- _What is asked_:
Identify the lines containing the word "frame". Copy each one.

- _Material to process_:
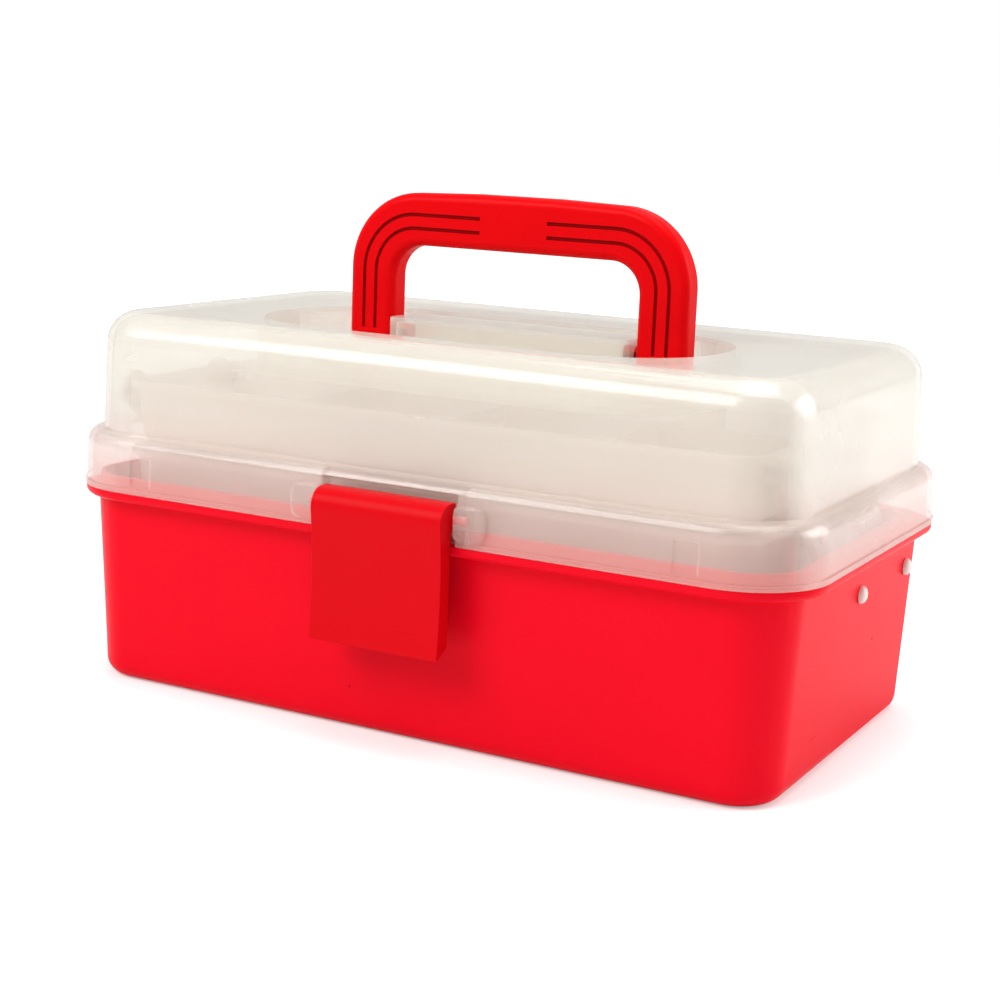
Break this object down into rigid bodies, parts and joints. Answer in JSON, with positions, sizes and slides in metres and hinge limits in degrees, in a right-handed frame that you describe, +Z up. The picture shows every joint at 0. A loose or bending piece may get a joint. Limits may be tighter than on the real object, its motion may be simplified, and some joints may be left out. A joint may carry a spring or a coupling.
{
  "type": "tiered tool box",
  "caption": "Red plastic tool box with a clear hinged lid, clear cantilever trays on swinging arms, a folding carry handle and a front latch.",
  "frame": {"origin": "centre of the tub's flat underside, where the box rests", "axes": "+X along the box's length to the right of the latch, +Y from the latch to the lid hinge, +Z up"},
  "size_m": [0.275, 0.1744, 0.1745],
  "materials": {
    "tub_red": "smooth glossy polypropylene",
    "handle_red": "smooth glossy polypropylene",
    "latch_red": "smooth polypropylene, slightly sheer",
    "lid_clear": "milky translucent polypropylene",
    "tray_clear": "milky translucent polypropylene",
    "arm_clear": "milky translucent polypropylene",
    "pin_clear": "milky translucent plastic",
    "hinge_steel": "drawn wire"
  },
  "bodies": {
    "tub": {"base_tub": "tub_red", "hinge_pin_left": "hinge_steel", "hinge_pin_right": "hinge_steel", "base_pin_front_left": "pin_clear", "base_pin_front_right": "pin_clear", "base_pin_rear_left": "pin_clear", "base_pin_rear_right": "pin_clear"},
    "lid": {"lid_shell": "lid_clear"},
    "handle": {"carry_handle": "handle_red"},
    "latch": {"front_latch": "latch_red"},
    "lower_tray": {"lower_tray": "tray_clear", "lower_pin_front_left": "pin_clear", "lower_pin_front_right": "pin_clear", "lower_pin_rear_left": "pin_clear", "lower_pin_rear_right": "pin_clear"},
    "upper_tray": {"upper_tray": "tray_clear", "upper_pin_front_left": "pin_clear", "upper_pin_front_right": "pin_clear", "upper_pin_rear_left": "pin_clear", "upper_pin_rear_right": "pin_clear"},
    "arm_front_left": {"arm_front_left": "arm_clear"},
    "arm_front_right": {"arm_front_right": "arm_clear"},
    "arm_rear_left": {"arm_rear_left": "arm_clear"},
    "arm_rear_right": {"arm_rear_right": "arm_clear"}
  },
  "joints": [
    {"name": "lid_hinge", "type": "hinge", "parent": "tub", "child": "lid", "pos_m": [0, 0.084, 0.07], "axis": [-1, 0, 0], "range_deg": [0, 108]},
    {"name": "handle_fold", "type": "hinge", "parent": "lid", "child": "handle", "pos_m": [0, 0.002, 0.1245], "axis": [1, 0, 0], "range_deg": [0, 90]},
    {"name": "latch_swing", "type": "hinge", "parent": "lid", "child": "latch", "pos_m": [0, -0.0792, 0.078], "axis": [-1, 0, 0], "range_deg": [0, 75]},
    {"name": "arm_front_left_swing", "type": "hinge", "parent": "tub", "child": "arm_front_left", "pos_m": [-0.1231, 0.003, 0.054], "axis": [-1, 0, 0], "range_deg": [0, 50]},
    {"name": "arm_rear_left_swing", "type": "hinge", "parent": "tub", "child": "arm_rear_left", "pos_m": [-0.1231, 0.052, 0.054], "axis": [-1, 0, 0], "range_deg": [0, 50]},
    {"name": "arm_front_right_swing", "type": "hinge", "parent": "tub", "child": "arm_front_right", "pos_m": [0.1231, 0.003, 0.054], "axis": [-1, 0, 0], "range_deg": [0, 50]},
    {"name": "arm_rear_right_swing", "type": "hinge", "parent": "tub", "child": "arm_rear_right", "pos_m": [0.1231, 0.052, 0.054], "axis": [-1, 0, 0], "range_deg": [0, 50]},
    {"name": "lower_tray_pivot", "type": "hinge", "parent": "arm_front_right", "child": "lower_tray", "pos_m": [0.1231, -0.025, 0.078], "axis": [-1, 0, 0], "range_deg": [-50, 0]},
    {"name": "upper_tray_pivot", "type": "hinge", "parent": "arm_front_right", "child": "upper_tray", "pos_m": [0.1231, -0.053, 0.102], "axis": [-1, 0, 0], "range_deg": [-50, 0]}
  ],
  "couplings": [
    {"joint": "arm_front_left_swing", "follows": "lid_hinge", "ratio": 0.463},
    {"joint": "arm_rear_left_swing", "follows": "lid_hinge", "ratio": 0.463},
    {"joint": "arm_front_right_swing", "follows": "lid_hinge", "ratio": 0.463},
    {"joint": "arm_rear_right_swing", "follows": "lid_hinge", "ratio": 0.463},
    {"joint": "lower_tray_pivot", "follows": "lid_hinge", "ratio": -0.463},
    {"joint": "upper_tray_pivot", "follows": "lid_hinge", "ratio": -0.463}
  ]
}
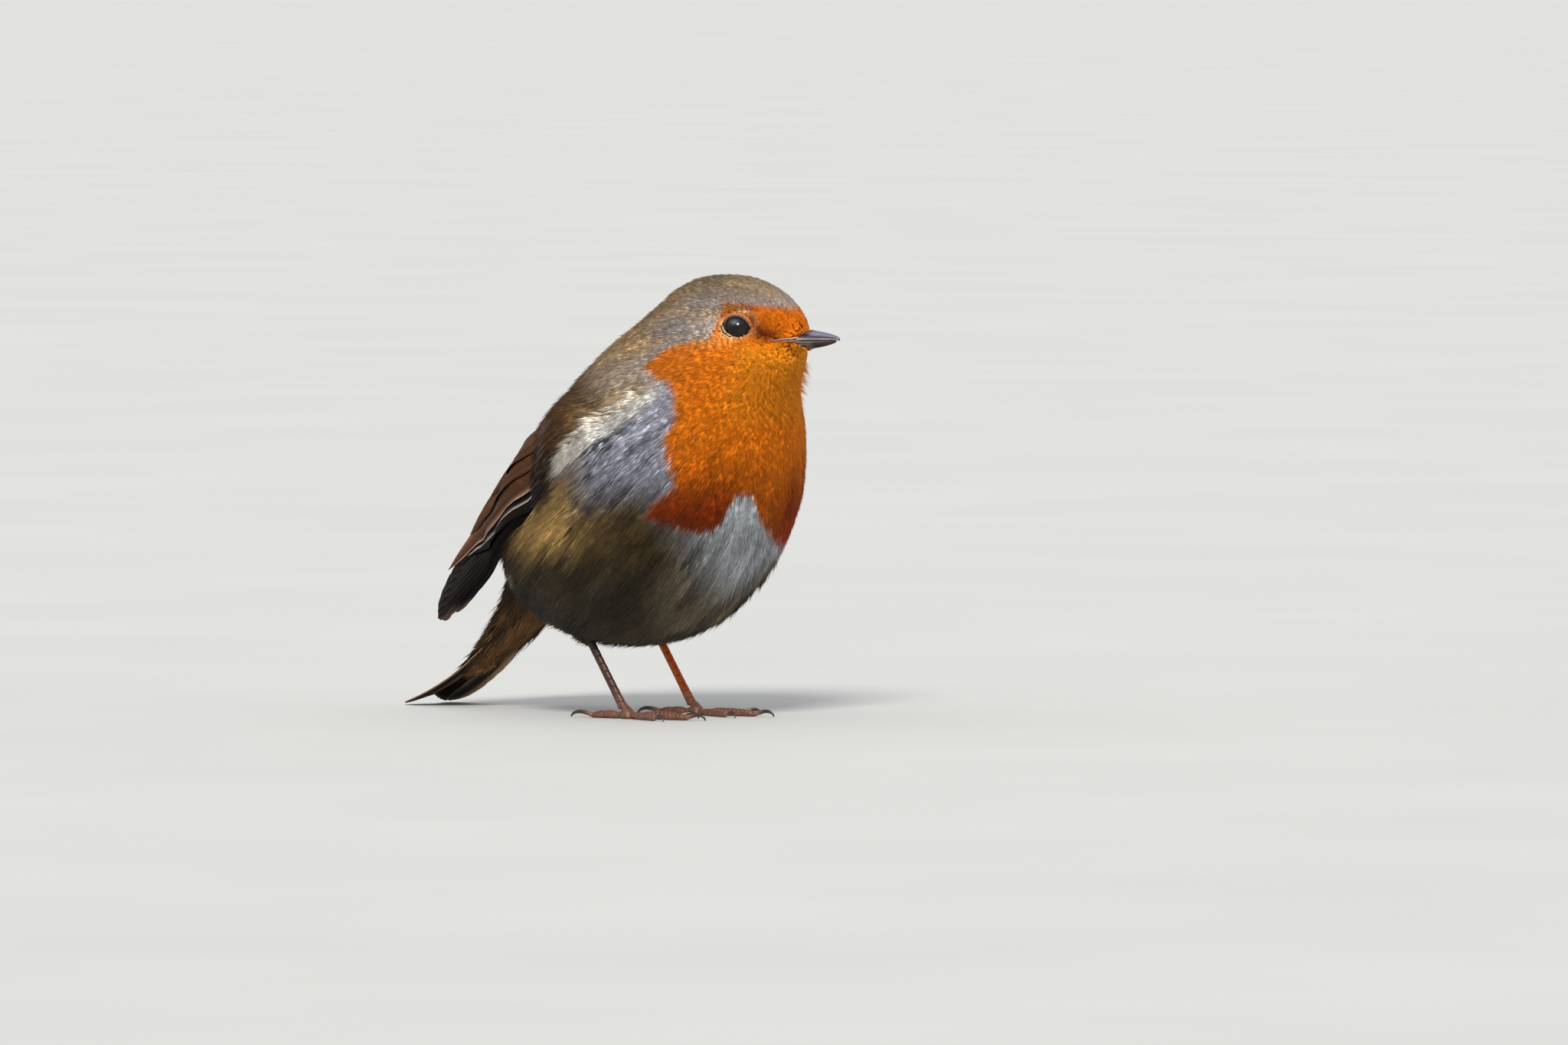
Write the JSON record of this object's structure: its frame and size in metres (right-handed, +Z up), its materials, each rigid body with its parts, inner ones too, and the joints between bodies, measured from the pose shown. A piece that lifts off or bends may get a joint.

- _Result for this task_:
Break this object down into rigid bodies, parts and joints. Answer in JSON, with positions, sizes and slides in metres and hinge limits in degrees, in a right-handed frame that you describe, +Z up. The picture shows every joint at 0. A loose or bending piece may get a joint. Limits may be tighter than on the real object, its motion may be simplified, and some joints may be left out. A joint may carry a spring or a coupling.
  "frame": {"origin": "centre of the tub's flat underside, where the box rests", "axes": "+X along the box's length to the right of the latch, +Y from the latch to the lid hinge, +Z up"},
Write the JSON record of this object's structure: its frame and size in metres (right-handed, +Z up), its materials, each rigid body with its parts, inner ones too, and the joints between bodies, measured from the pose shown. A piece that lifts off or bends may get a joint.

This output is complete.